In case you haven't already done so, to help minimize blur for Doom 2016, you can try these changes to in-game settings:
Anti-aliasing: SMAA
Motion blur: OFF
Chromatic Aberration: OFF
Depth of field effects: OFF
VSync: Leave disabled as you had it.
If not already being used, go back and try 144Hz in fullscreen and see if that changes anything.
On PcGamingWiki, it says that Doom 2016 can have issues with refresh rates on G-Sync monitors, yet I have not encountered my refresh rate changing to 60Hz on its own.
"Cutscenes are capped at 60 FPS. The rest of the game has a 200 FPS cap.
Doom may automatically set Nvidia Gsync monitors to 60hz; these monitors will have to be manually reset back to 144hz."
https://www.pcgamingwiki.com/wiki/Doom_(2016)
This is a different issue than what you're having, but it's still a thought if it is contributing to something different on your end.
Also, you do not need to return to a 60Hz monitor because your current monitor can still switch down to 60Hz. G-Sync is worth it for no tearing in games without having to enable the standard VSync in most cases, and it can be smooth on the experience for games below the refresh rate of the monitor as well.
Well, it sounds like my suspicion was right. I'm guessing that the Glory Kills are pre-rendered, and thus technically cutscenes.
As I said before, nothing changed---the Glory Kills look exactly the same at 60 fps as they do at 144 fps. It's just that when he's playing at 60 fps, he no longer experiences the sudden decrease from 144 to 60 fps that made the Glory Kills look relatively worse at 144 fps.
Regarding the "other" games, he only mentioned Skyrim and Fallout 4, and you have to remember that Bethesda's games are effectively capped to 60 fps. If you go much over that the physics go haywire. That's why Skyrim and Fallout 4 look "blurry" compared to BioShock: Infinite which is capable of 144 fps.
Ah, that makes sense regarding the frame rate changes. I had thought about it being the issue with "glory kills" set to 60 fps. Yes, that's true regarding Skyrim and config files need to be edited.
Indeed. Many games (especially the Bethesda titles) have the typical situation around physics being tied to frame rate and the odd behavior of physics breaking when the frame rate has climbed high.
I am still curious about this... I have tried to replicate their issue on my side and I couldn't. It would help further to see images and video recordings of the differences, so I know for sure what to spot. It might be the difference in settings for the game and monitor, especially since they were on OpenGL when they started. I was always on Vulkan. They said they had less of an issue on Vulkan. Also, what more can I learn about the blurring issue?
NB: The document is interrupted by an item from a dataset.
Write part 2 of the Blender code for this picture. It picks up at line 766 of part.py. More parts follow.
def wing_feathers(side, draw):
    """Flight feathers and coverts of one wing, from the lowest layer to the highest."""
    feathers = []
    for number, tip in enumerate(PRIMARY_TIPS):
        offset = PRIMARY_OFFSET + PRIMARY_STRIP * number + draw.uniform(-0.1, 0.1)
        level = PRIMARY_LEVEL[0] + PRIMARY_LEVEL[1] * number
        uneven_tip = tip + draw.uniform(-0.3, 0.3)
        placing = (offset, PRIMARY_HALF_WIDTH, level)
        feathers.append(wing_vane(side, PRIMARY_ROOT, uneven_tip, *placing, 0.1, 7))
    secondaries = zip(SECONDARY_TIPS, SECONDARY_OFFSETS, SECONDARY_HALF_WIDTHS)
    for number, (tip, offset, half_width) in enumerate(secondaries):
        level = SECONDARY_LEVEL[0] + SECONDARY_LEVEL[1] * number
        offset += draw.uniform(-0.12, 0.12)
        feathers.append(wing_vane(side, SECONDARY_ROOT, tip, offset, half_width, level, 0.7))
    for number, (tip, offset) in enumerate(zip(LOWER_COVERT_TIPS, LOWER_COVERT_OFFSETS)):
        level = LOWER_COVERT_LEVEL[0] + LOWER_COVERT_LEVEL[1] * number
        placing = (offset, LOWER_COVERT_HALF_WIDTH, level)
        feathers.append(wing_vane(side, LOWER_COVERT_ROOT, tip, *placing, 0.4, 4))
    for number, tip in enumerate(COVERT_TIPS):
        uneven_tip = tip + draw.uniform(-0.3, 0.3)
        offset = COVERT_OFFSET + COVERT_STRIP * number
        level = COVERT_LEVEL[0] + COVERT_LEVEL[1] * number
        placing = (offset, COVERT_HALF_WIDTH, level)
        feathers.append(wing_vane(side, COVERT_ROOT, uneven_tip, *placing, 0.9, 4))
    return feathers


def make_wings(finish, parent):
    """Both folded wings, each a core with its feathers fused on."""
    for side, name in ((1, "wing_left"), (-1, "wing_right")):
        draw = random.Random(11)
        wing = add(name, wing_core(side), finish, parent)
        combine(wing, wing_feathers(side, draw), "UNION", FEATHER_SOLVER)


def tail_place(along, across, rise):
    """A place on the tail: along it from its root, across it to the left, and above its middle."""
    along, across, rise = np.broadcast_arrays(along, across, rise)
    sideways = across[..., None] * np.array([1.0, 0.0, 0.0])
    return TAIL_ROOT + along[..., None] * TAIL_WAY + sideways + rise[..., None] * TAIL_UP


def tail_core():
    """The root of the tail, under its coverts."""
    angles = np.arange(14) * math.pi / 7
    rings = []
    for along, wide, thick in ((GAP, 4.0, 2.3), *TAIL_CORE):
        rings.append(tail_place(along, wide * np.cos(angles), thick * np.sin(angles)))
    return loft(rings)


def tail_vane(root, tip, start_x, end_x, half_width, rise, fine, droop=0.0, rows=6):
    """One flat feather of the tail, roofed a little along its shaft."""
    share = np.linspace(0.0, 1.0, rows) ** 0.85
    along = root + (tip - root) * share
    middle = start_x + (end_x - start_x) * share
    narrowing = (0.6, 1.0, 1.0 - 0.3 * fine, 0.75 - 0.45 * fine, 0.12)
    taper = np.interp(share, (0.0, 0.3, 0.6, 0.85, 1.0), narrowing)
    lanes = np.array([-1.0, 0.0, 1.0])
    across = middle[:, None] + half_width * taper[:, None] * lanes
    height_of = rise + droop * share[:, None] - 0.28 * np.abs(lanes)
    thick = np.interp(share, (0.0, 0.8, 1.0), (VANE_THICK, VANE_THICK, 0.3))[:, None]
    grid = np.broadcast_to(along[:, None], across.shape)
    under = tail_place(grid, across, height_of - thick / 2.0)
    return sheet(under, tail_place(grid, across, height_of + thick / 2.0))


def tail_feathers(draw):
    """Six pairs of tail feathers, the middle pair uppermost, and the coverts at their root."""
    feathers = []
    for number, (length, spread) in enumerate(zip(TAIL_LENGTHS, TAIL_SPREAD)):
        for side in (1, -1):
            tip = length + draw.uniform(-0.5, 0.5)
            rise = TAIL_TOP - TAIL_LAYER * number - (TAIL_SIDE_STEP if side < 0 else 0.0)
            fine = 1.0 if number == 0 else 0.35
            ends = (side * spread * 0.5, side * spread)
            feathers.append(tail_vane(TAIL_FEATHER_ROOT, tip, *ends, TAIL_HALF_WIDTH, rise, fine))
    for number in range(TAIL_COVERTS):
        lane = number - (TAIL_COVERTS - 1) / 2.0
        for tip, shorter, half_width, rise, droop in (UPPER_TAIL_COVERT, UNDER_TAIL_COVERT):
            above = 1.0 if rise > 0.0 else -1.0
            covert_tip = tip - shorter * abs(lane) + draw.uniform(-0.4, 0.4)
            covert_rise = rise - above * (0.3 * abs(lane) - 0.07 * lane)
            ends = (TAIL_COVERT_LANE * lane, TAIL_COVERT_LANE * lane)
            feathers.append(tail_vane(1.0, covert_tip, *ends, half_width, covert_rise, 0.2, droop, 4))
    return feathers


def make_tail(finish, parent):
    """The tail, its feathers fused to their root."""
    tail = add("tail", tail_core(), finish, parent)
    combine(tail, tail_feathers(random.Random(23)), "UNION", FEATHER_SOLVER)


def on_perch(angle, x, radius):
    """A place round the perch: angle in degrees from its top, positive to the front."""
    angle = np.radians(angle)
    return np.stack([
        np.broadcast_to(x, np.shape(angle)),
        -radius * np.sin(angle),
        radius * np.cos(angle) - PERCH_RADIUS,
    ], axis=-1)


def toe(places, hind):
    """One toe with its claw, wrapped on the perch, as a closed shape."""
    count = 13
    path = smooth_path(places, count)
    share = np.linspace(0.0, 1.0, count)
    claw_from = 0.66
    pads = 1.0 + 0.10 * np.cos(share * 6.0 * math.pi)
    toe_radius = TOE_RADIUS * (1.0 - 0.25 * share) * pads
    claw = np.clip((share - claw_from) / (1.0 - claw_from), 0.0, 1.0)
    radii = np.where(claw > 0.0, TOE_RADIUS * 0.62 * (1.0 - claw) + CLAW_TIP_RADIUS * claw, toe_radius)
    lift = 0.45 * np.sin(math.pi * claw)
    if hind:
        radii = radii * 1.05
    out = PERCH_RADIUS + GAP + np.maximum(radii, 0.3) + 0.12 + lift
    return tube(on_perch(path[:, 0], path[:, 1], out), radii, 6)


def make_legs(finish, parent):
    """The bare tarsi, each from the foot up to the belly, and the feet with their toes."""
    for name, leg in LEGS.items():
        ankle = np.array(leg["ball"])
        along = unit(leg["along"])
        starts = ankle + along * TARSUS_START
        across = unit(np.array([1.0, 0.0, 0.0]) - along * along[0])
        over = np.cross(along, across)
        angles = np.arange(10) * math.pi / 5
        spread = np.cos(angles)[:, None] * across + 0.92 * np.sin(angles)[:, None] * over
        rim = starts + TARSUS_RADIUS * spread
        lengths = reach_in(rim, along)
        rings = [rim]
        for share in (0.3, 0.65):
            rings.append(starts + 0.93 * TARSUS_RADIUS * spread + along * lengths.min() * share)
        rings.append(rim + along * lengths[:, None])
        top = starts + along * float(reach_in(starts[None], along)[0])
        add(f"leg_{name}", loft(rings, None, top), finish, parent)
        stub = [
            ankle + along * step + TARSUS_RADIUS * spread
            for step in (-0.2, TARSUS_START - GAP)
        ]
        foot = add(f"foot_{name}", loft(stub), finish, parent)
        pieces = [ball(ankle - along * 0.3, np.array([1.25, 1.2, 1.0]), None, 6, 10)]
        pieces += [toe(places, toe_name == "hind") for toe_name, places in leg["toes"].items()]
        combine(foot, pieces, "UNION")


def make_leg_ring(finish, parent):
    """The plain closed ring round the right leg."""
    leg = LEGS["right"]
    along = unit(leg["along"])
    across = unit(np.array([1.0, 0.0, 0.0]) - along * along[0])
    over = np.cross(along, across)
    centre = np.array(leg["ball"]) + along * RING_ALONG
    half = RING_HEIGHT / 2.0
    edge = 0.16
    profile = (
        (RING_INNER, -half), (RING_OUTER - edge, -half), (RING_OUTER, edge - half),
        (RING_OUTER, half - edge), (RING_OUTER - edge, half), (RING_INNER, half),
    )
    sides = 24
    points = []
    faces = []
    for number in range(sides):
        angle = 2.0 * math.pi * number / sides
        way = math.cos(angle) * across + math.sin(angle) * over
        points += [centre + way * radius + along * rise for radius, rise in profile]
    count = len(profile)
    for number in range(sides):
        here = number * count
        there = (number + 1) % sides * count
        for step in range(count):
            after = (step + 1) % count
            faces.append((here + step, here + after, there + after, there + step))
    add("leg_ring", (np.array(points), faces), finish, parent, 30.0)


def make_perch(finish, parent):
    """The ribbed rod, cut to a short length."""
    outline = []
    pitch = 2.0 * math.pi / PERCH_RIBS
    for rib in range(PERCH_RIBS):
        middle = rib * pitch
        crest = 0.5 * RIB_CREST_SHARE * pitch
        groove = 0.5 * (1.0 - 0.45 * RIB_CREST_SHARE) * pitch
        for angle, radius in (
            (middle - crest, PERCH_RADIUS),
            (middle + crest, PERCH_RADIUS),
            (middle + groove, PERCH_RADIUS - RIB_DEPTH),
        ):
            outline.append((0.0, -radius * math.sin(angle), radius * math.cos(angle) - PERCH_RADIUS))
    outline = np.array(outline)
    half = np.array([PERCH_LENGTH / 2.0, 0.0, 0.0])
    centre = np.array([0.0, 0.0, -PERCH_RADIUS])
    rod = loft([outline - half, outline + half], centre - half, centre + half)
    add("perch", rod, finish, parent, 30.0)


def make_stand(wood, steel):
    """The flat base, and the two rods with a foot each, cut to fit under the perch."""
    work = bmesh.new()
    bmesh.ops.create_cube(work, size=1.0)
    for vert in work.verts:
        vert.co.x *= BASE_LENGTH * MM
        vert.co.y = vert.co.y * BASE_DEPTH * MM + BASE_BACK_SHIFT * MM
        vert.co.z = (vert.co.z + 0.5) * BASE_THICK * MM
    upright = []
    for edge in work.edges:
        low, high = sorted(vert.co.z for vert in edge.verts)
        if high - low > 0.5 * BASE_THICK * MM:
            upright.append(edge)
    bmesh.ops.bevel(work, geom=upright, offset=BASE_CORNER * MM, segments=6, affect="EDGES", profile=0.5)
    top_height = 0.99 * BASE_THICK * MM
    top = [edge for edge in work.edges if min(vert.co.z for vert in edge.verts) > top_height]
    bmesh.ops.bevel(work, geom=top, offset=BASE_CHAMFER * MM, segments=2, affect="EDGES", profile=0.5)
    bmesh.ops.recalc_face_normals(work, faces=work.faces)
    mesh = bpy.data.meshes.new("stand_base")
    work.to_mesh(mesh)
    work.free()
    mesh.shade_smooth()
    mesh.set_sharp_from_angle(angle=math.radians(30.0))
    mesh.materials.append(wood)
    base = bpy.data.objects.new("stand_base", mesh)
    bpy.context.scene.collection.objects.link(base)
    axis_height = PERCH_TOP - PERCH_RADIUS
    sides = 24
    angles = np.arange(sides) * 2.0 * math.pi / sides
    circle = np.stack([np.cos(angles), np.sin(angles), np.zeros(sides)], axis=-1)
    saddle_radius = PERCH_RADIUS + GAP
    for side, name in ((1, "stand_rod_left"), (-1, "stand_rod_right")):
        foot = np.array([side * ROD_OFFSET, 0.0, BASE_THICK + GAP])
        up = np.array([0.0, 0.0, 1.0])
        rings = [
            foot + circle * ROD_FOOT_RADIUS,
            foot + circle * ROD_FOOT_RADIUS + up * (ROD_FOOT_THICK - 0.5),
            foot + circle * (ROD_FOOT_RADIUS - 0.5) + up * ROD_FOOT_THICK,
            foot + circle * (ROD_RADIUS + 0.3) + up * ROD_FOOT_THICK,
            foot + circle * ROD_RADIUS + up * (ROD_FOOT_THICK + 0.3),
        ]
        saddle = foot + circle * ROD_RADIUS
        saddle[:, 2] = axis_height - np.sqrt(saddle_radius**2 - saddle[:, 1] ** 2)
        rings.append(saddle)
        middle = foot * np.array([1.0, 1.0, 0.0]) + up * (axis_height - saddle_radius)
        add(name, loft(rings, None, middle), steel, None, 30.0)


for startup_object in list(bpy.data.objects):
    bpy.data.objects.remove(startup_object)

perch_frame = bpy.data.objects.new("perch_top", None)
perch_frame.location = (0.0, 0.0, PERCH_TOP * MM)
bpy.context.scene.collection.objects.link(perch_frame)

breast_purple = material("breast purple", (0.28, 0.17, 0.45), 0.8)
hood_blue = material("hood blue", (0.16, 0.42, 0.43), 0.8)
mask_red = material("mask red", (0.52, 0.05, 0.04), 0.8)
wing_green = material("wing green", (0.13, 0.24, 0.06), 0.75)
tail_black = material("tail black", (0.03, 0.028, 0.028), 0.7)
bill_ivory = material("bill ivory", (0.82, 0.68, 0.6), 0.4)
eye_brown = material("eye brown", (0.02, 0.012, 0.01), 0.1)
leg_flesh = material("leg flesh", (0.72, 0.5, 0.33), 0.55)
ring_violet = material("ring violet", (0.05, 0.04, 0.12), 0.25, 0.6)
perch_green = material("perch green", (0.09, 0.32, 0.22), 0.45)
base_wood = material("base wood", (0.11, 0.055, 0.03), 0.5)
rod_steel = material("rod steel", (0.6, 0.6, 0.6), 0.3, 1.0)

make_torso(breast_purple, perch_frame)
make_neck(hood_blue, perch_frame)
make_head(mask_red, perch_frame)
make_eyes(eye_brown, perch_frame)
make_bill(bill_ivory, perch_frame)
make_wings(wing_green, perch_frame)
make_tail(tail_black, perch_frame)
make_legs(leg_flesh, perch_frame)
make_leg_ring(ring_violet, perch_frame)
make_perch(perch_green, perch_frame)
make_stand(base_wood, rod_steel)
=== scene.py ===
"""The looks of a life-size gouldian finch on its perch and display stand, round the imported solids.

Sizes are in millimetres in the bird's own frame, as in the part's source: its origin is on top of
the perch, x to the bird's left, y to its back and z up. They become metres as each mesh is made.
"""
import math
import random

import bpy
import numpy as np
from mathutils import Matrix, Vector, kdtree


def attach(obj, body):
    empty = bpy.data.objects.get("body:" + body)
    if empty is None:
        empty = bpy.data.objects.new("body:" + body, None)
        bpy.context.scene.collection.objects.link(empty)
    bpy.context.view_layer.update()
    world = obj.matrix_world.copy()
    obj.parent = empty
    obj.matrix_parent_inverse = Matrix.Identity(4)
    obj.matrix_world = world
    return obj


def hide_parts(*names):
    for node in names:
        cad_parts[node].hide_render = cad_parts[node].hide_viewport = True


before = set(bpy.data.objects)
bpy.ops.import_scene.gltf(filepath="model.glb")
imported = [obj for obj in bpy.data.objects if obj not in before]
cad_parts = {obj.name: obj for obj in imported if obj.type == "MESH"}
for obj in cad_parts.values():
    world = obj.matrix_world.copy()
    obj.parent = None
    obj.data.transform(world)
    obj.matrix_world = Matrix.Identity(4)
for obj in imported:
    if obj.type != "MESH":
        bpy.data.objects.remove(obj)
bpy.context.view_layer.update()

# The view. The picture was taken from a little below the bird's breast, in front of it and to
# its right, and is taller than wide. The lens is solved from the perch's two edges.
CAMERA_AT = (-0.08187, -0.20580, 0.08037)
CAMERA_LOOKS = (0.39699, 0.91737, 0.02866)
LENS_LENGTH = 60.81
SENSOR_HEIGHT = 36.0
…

I disabled all of the blur-related settings. I wondered if that is making it harder for me to see any blurring at all, or is it even a resolution difference between us?
I have looked at this further on my monitor with Rivatuner OSD active and by playing the game capped to 60 fps and 144 fps at both 60Hz and 144Hz. I have also left the game uncapped at both refresh rates, and I have mostly noticed just the general lack of smoothness in gameplay going back to 60Hz (which is expected), including the glory kill animations. Additionally, G-Sync was enabled during all of this and I concentrated on looking for a difference in glory kill animations looking more blurry or even choppy-looking at 144Hz. I have not seen this. I might still be missing something here, but it would help to see some gameplay footage from the OP.
I am actually not entirely sure if the glory kill animations are tied to 60 fps, but If there is such a difference, then it's quite subtle to notice it for the monitor I play on and the settings I use. I at least know that the game is not dropping fps during glory kills. However, the menus and cutscenes are capped to 60 fps. The gameplay itself is not dropping fps for the glory kills. However, the animations could still be tied to 60 fps, but I don't know for certain. They happen quite quickly. Considering how games render animations differently from each other, difficulty of spotting an issue varies, but it may help to view the animations in slow motion.
If I misunderstood something, feel free to correct me. I think I am having a different experience due to my own settings.
Well, this would seem to indicate that I'm wrong about Glory Kills (unless it's an OpenGL vs Vulkan issue?). Though I honestly can't think of any other reason that Glory Kills in particular would have noticeably increased ETMB** for the OP. I know that I'm right about framerate in general being his issue, though.
I can't check DOOM 2016 for myself right now.
Your'e right that the framerate counter would still register the universal framerate, much like in BioShock where the physics is locked at 30 fps even if the framerate is 60 or higher.
** Eye Tracking Motion Blur, which is what we're actually talking about here.